▸ What this task involves: Begin with the line that contains "obj.parent = None" and continue down through the line that contains "# and place, so"; reproduce those lines exactly and only those.

3D code data:
######

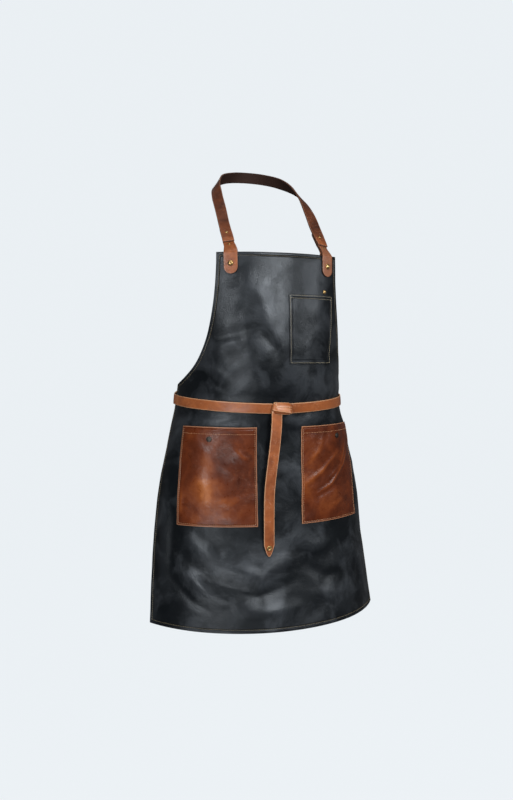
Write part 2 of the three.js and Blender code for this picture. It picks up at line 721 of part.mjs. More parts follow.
const knotTop = tieFront + KNOT.height / 2;
const knotFace = Math.min(facePoint(knotMiddle, knotTop).y, facePoint(knotMiddle, tieFront).y);
const knotMesh = new THREE.Mesh(
  roundedBar(KNOT.right - KNOT.left, KNOT.depth, KNOT.height, KNOT.round),
);
knotMesh.position.set(KNOT.left, knotFace - FRONT_GAP - GAP - KNOT.depth / 2, tieFront);
pieces.push(["waist_knot", knotMesh, TIE_LEATHER]);

// The free end, which hangs from the knot and is cut to a point.
const tailHinge = new THREE.Vector3(
  TAIL.top,
  knotMesh.position.y,
  tieFront - KNOT.height / 2 - TAIL.hinge,
);
const TAIL_COUNT = 24;
const tailX = (drop) => TAIL.top - TAIL.lean * smooth(drop / TAIL.leanEnd);
const tailStations = Array.from({ length: TAIL_COUNT + 1 }, (_, k) => {
  const share = k / TAIL_COUNT;
  const drop = (1 - (1 - share) ** 1.5) * TAIL.length;
  const left = TAIL.length - drop;
  const half = mix(TAIL.tip / 2, TAIL.width / 2, Math.min(left / TAIL.point, 1) ** 0.7);
  const point = new THREE.Vector3(tailX(drop), tailHinge.y, tailHinge.z - GAP - drop);
  return { point, out: new THREE.Vector3(0, -1, 0), half };
}).reverse();
const eyeletDrop = TAIL.length - EYELET.rise;
const eyeletSeat = {
  point: new THREE.Vector3(tailX(eyeletDrop), tailHinge.y, tailHinge.z - GAP - eyeletDrop),
  out: new THREE.Vector3(0, -1, 0),
};
const tailHole = { seat: eyeletSeat, radius: EYELET.shank + HOLE_GAP, reach: 6 };
pieces.push([
  "waist_tail",
  new THREE.Mesh(drilled(band(tailStations, TIE_THICK), [tailHole])),
  TIE_LEATHER,
]);
// The eyelet's tube passes through the leather, and its washer sits behind.
const eyeletFace = TIE_THICK / 2 + GAP;
const eyeletBack = -TIE_THICK / 2 - GAP;
const eyelet = turned([
  [EYELET.hole, eyeletBack],
  [EYELET.shank, eyeletBack],
  [EYELET.shank, eyeletFace],
  [EYELET.radius, eyeletFace],
  [EYELET.radius * 0.85, eyeletFace + EYELET.lip * 0.8],
  [EYELET.radius * 0.6, eyeletFace + EYELET.lip],
  [EYELET.hole, eyeletFace + EYELET.lip * 0.5],
  [EYELET.hole, eyeletBack],
]);
const washer = turned([
  [EYELET.hole, eyeletBack - GAP - EYELET.washer],
  [EYELET.radius * 0.9, eyeletBack - GAP - EYELET.washer],
  [EYELET.radius * 0.9, eyeletBack - GAP],
  [EYELET.hole, eyeletBack - GAP],
  [EYELET.hole, eyeletBack - GAP - EYELET.washer],
]);
pieces.push(["tail_eyelet", seated(eyelet, eyeletSeat), BRASS]);
pieces.push(["tail_washer", seated(washer, eyeletSeat), BRASS]);

// ---- The panel ----------------------------------------------------------------------------------
// Rows are closer in the bib, where the armholes bend.
const PANEL_COLUMNS = 32;
const SKIRT_ROWS = 20;
const BIB_ROWS = 13;
const panelHeight = (j) =>
  j <= SKIRT_ROWS
    ? (SKIRT_LENGTH * j) / SKIRT_ROWS
    : SKIRT_LENGTH + BIB_LENGTH * ((j - SKIRT_ROWS) / BIB_ROWS) ** 1.35;
const panelBody = slab(PANEL_COLUMNS, SKIRT_ROWS + BIB_ROWS, (i, j, outer) => {
  const z = panelHeight(j);
  const s = halfWidth(z) * mix(-1, 1, i / PANEL_COLUMNS);
  return seatAt(s, z, outer ? 0 : -PANEL_THICK).point;
});
pieces.push(["apron_panel", new THREE.Mesh(drilled(panelBody, panelHoles)), BLACK_LEATHER]);

// ---- Assembly -----------------------------------------------------------------------------------
const apron = new THREE.Group();
const worn = new THREE.Group();
worn.position.copy(neckRest).negate();
for (const [name, mesh, material] of pieces) {
  mesh.name = name;
  mesh.material = material;
  worn.add(mesh);
}
apron.add(worn);

export default apron;
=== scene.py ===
import math

import bmesh
import bpy
import numpy as np
from mathutils import Matrix, Vector, noise


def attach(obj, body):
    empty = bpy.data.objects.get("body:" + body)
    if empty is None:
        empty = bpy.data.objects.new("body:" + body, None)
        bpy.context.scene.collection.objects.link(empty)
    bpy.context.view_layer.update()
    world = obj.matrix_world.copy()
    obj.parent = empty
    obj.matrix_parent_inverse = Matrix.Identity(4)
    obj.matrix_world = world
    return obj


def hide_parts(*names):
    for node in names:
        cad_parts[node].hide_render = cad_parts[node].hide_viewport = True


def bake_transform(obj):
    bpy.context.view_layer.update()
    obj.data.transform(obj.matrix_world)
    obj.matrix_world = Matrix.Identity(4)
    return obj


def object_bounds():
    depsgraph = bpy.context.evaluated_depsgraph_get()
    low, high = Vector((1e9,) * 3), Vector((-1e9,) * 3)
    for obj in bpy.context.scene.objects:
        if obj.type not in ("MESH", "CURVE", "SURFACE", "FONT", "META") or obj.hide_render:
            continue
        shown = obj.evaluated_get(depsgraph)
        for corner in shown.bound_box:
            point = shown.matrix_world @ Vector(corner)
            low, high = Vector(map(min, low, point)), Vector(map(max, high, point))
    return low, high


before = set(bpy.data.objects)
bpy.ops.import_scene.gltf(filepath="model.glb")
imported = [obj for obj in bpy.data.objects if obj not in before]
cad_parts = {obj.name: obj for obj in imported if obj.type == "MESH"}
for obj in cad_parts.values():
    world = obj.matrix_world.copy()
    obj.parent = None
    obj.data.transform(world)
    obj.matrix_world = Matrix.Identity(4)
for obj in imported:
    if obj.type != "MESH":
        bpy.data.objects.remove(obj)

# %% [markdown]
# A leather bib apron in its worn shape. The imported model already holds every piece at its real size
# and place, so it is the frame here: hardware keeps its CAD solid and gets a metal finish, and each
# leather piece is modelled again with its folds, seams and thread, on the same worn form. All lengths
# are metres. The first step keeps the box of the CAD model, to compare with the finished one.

cad_low, cad_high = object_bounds()
bpy.context.scene.view_settings.view_transform = "Standard"
print("CAD box", [round(x, 3) for x in cad_low], [round(x, 3) for x in cad_high])

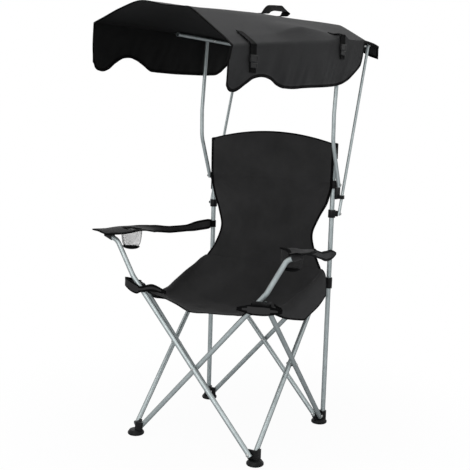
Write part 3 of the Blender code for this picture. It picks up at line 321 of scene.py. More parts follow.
def bent_tube(name, stops, radius, wall, node, bend=0.0):
    """A tube shaped as a bender shapes it: a ring drawn out straight, then spun round each bend."""
    bpy.ops.object.select_all(action='DESELECT')
    aim = (stops[1] - stops[0]).to_track_quat('Z', 'Y').to_euler()
    bpy.ops.mesh.primitive_circle_add(vertices=24, radius=radius, location=stops[0], rotation=aim)
    piece = bpy.context.object
    bpy.ops.object.transform_apply(location=True, rotation=True, scale=True)
    bpy.ops.object.mode_set(mode='EDIT')
    bpy.ops.mesh.select_all(action='SELECT')
    reached = stops[0]
    for before, corner, after in zip(stops, stops[1:], stops[2:]):
        coming, going = (corner - before).normalized(), (after - corner).normalized()
        turn = coming.angle(going)
        room = 0.45 * min((corner - before).length, (after - corner).length)
        reach = min(bend * math.tan(turn / 2), room)
        first = corner - coming * reach
        axis = coming.cross(going).normalized()
        centre = first + axis.cross(coming) * reach / math.tan(turn / 2)
        bpy.ops.mesh.extrude_region_move(TRANSFORM_OT_translate={"value": first - reached})
        bpy.ops.mesh.spin(steps=8, angle=-turn, center=centre, axis=axis)
        reached = corner + going * reach
    bpy.ops.mesh.extrude_region_move(TRANSFORM_OT_translate={"value": stops[-1] - reached})
    bpy.ops.mesh.select_all(action='SELECT')
    bpy.ops.mesh.normals_make_consistent(inside=False)
    bpy.ops.object.mode_set(mode='OBJECT')
    thicken(piece, wall)
    bpy.ops.object.shade_smooth_by_angle(angle=math.radians(50))
    join_pieces([piece], name, enamel, node)
    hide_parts(node)


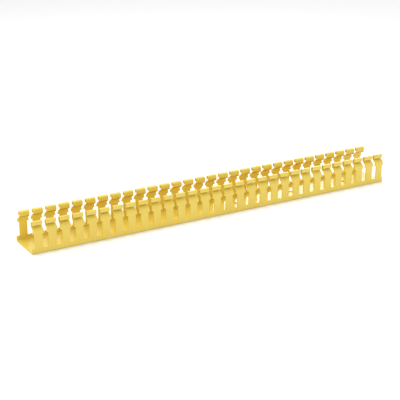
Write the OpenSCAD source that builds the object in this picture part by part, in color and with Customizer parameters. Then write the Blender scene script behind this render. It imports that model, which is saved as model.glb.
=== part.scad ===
// Slotted wire duct, base only: an open-top channel whose two side walls are punched into fingers.
// X runs along the duct, Y across it and Z up. The origin is the middle of the underside.

/* [Channel] */
// Length of the cut piece
duct_l = 598; // [300:1:1000]
// Outside width across the two walls
duct_w = 57.6; // [40:0.1:120]
// Height from the underside to the top of the fingers
duct_h = 45.3; // [40:0.1:100]
// Thickness of the side walls
wall_t = 2; // [1.4:0.1:2.6]
// Thickness of the floor
floor_t = 2; // [1.4:0.1:3]
// Outer radius of the two bottom corners
corner_r = 1.2; // [0.5:0.1:1.4]
// Radius of the fillet between floor and wall
fillet_r = 1; // [0.5:0.1:2]

/* [Cover rim] */
// Thickness of the material in the neck and the hook
rim_t = 1.7; // [1.2:0.1:2]
// Depth of the hook, from its outer lip to the inner face of the neck
hook_d = 5.8; // [5.4:0.1:7]
// Height of the hook's outer lip
lip_h = 6.1; // [4.5:0.1:7]
// Distance from the outer face of the wall back to the outer face of the lip
lip_back = 3.1; // [0.5:0.1:4]
// Outer radius of the bend from the neck to the top of the hook
crown_r = 3.6; // [2.1:0.1:3.8]
// Outer radius of the bend from the top of the hook to its lip
bend_r = 1.2; // [0.5:0.1:1.2]
// Radius of the lower end of the lip
lip_r = 0.5; // [0.2:0.1:0.6]
// Height of the latch groove under the lip
groove_h = 0.9; // [0.6:0.1:4]
// Height of the ramp that leads from the wall in to the groove
ramp_h = 4.9; // [2.5:0.1:6]
// Outer radius of the bend from the wall to the ramp
knee_r = 3; // [2.7:0.1:4]
// Radius of the bend from the ramp to the neck, on the inside of the duct
neck_r = 3.5; // [2.1:0.1:4]

/* [Slots] */
// Distance from one slot to the next
slot_pitch = 20; // [18:0.5:30]
// Distance from the start of the piece to the middle of its first slot
first_slot = 0.5; // [0:0.1:8]
// Width of a slot
slot_w = 8.4; // [6:0.1:9]
// Height of the uncut wall below the slots
rail_h = 7.3; // [5:0.1:12]
// Radius of the two lower corners of a slot
slot_r = 1.2; // [0.5:0.1:2.5]
// Distance from the top of the fingers down to the undersides of their shoulders
shoulder_drop = 17.4; // [14:0.1:20]
// Rise of the underside of a shoulder, from the side of the slot to the tip
shoulder_rise = 0.2; // [0:0.1:3]
// Radius of the shoulder tips
tip_r = 0.8; // [0.4:0.1:1.2]
// Width of the narrow throat between two shoulders
throat_w = 3; // [2:0.1:5]
// Height of the upper flank of a shoulder
flank_h = 5.4; // [2:0.1:6.5]
// Width of the gap between two fingers above their shoulders
head_gap = 5.2; // [5:0.1:8]
// Radius of the two upper corners of a finger
head_r = 0.7; // [0.3:0.1:2]

/* [Mounting holes] */
// Diameter of the holes in the floor
hole_d = 6.5; // [4:0.1:9]
// The first hole is in line with this slot, counted from the first one as 0
hole_first = 2; // [1:1:4]
// Slots from one hole to the next
hole_step = 5; // [3:1:8]

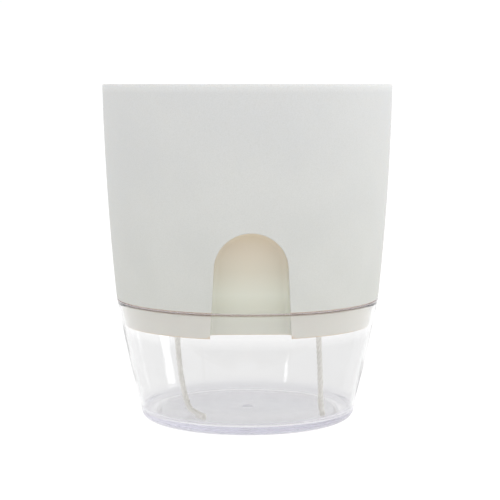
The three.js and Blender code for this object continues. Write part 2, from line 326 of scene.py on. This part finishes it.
def recess_tool(name, wall, surface, lip):
    """The arch-shaped tool of the filling recess, flared by a rounded lip where it
    meets the surface, with a rounded edge at its back. wall grows it all round."""
    bottom = SKIRT_BOTTOM - 6 * TOOL_REACH
    before_the_pot = -1.3 * RIM_RADIUS
    lip_steps, fillet_steps = 5, 7
    back_at_seam = bore_radius(COLLAR_TOP) - RECESS_DEPTH - wall
    fillet = RECESS_FILLET + wall

    def back(level):
        return -back_at_seam - (level - COLLAR_TOP) * math.tan(RECESS_LEAN)

    def skin(x, level):
        radius = surface(max(level, SEAT_LEVEL))
        return -math.sqrt(radius * radius - x * x)

    far = arch(wall + lip * (1 - math.sin(RECESS_FLARE)), bottom)
    loops = [[(x, before_the_pot, level) for x, level in far]]
    for i in range(lip_steps + 1):
        turn = RECESS_FLARE + (math.pi / 2 - RECESS_FLARE) * i / lip_steps
        outline = arch(wall + lip * (1 - math.sin(turn)), bottom)
        depth = lip * (1 - math.cos(turn))
        loops.append([(x, skin(x, level) + depth, level) for x, level in outline])
    for i in range(fillet_steps + 1):
        turn = math.pi / 2 * i / fillet_steps
        outline = arch(wall - fillet * (1 - math.cos(turn)), bottom)
        depth = fillet * (1 - math.sin(turn))
        loops.append([(x, back(level) - depth, level) for x, level in outline])
    bm = bmesh.new()
    loft(bm, loops)
    return as_object(name, bm)


def stadium(inner, outer, half):
    """A slot's outline with round ends, lying along X."""
    ends = []
    for centre, start in ((outer - half, -90), (inner + half, 90)):
        ends += arc(centre, 0, half, start, start + 180, 10)
    return ends


def drain_tool():
    """Every drain slot in one tool, with a chamfer at the top of the floor."""
    bm = bmesh.new()
    clear = WICK_HOLE_RADIUS + WICK_HOLE_WALL + SLOT_WIDTH
    back_at_skirt = (bore_radius(COLLAR_TOP) - RECESS_DEPTH - 2 * POT_WALL
                     - (COLLAR_TOP - SKIRT_BOTTOM) * math.tan(RECESS_LEAN))
    levels = ((-TOOL_REACH, 0), (POT_FLOOR - SLOT_CHAMFER, 0),
              (POT_FLOOR + TOOL_REACH, SLOT_CHAMFER + TOOL_REACH))
    for count, inner, outer, turn in DRAIN_RINGS:
        for i in range(count):
            angle = math.radians(turn + 360 * i / count)
            away = Vector((math.cos(angle), math.sin(angle)))
            near = any(gap_to_slot(Vector(hole), away, inner, outer) < clear
                       for hole in WICK_HOLES.values())
            if near or -away.y * outer > back_at_skirt:
                continue
            turned = Matrix.Rotation(angle, 4, "Z")
            loft(bm, [[turned @ Vector((x, y, POT_FLOOR_UNDER + rise))
                       for x, y in stadium(inner - grow, outer + grow, SLOT_WIDTH / 2 + grow)]
                      for rise, grow in levels])
    return as_object("drain_tool", bm)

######

▸ Solution:
    obj.parent = None
    obj.data.transform(world)
    obj.matrix_world = Matrix.Identity(4)
for obj in imported:
    if obj.type != "MESH":
        bpy.data.objects.remove(obj)

# %% [markdown]
# A leather bib apron in its worn shape. The imported model already holds every piece at its real size
# and place, so it is the frame here: hardware keeps its CAD solid and gets a metal finish, and each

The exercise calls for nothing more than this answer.